This blog examines the powers that settlors and protectors may wish to retain over assets vested in a trust. However, as most trust professionals are aware, the extensive transfer of powers to a settlor or a protector has a downside. To give substance to a trust, it is essential that the trustee is able to perform its fiduciary duties, honestly and in good faith for the benefit of the beneficiaries.
Settlement of the Conventional Trust
Creating a trust may involve a significant leap of faith for many settlors - in particular for those unfamiliar with trust law and concepts. Accordingly, many wish to retain a degree of control over the trust’s assets, whether by themselves or by their protector. However, settlors should be aware that this may undermine the trust significantly, potentially leaving the trust open to challenge by creditors and/or the relevant tax authorities.
An essential element of a trust is the settlor’s intention to divest himself of the trust assets. Once a settlor settles certain assets in a trust, legal title over those assets moves from the settlor to the trustee. A trust will not be valid if it is not clear that the intention of the settlor is to create a trust.

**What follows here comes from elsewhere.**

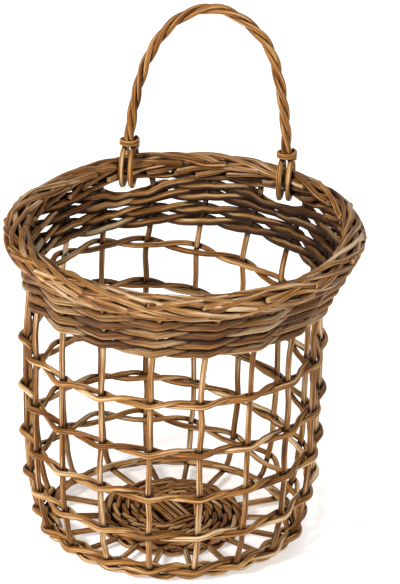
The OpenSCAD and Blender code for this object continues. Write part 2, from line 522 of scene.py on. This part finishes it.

It is therefore crucial that the trustee’s position as legal owner of the assets is not undermined by a settlor’s control over the assets. If the settlor is found to be in effective control of the trust assets, they may have to deal with significant adverse financial consequences. For example, a court could rule that the trust assets be available to creditors of the settlor or be treated by family courts as assets of the settlor for the purpose of matrimonial finance proceedings.
The same concept may be applied to the protector in that the powers of a protector should not form a general mandate.
Where the protector’s control over the assets is so broad that it forms a general authority to administer trust assets in any manner and the trustee’s only obligation is owed to the protector, the court may give effect to that arrangement by ruling that the trust property is held on bare trust for the protector personally.
Conferral Of Powers
The trust may be prevented from taking effect if the conferral of powers on the protector goes so far as to completely obliterate the trustees’ obligation to deal with the trust assets on behalf of the beneficiaries. For example, if a trust deed forces the trustee to follow the instructions of the protector in the exercise of all his significant fiduciary duties and functions, including the exercise of their powers of investment and their dispositive discretions, the trustees would be left without any independent role in the administration of the trust assets.
If it is the case that these powers remain with the trustee, but consent by the protector must first be obtained for the trustee to be able to exercise any of his duties this may also be seen as an over reaching power on behalf of the protector, as effectively the trustee may not be able to implement powers on behalf of the beneficiaries when necessary.
Again, a finding of this nature could give rise to adverse tax implications and the protector may be taxed on assets professedly settled on trust.
Integrity Of The Trust
Settlors should be aware that granting too many powers over the trust to those other than the trustee can threaten the integrity of the trust. Professional advice in the relevant jurisdictions and expert drafting is essential. The information in this blog is of a general nature and does not address the circumstances of any particular individual or trust.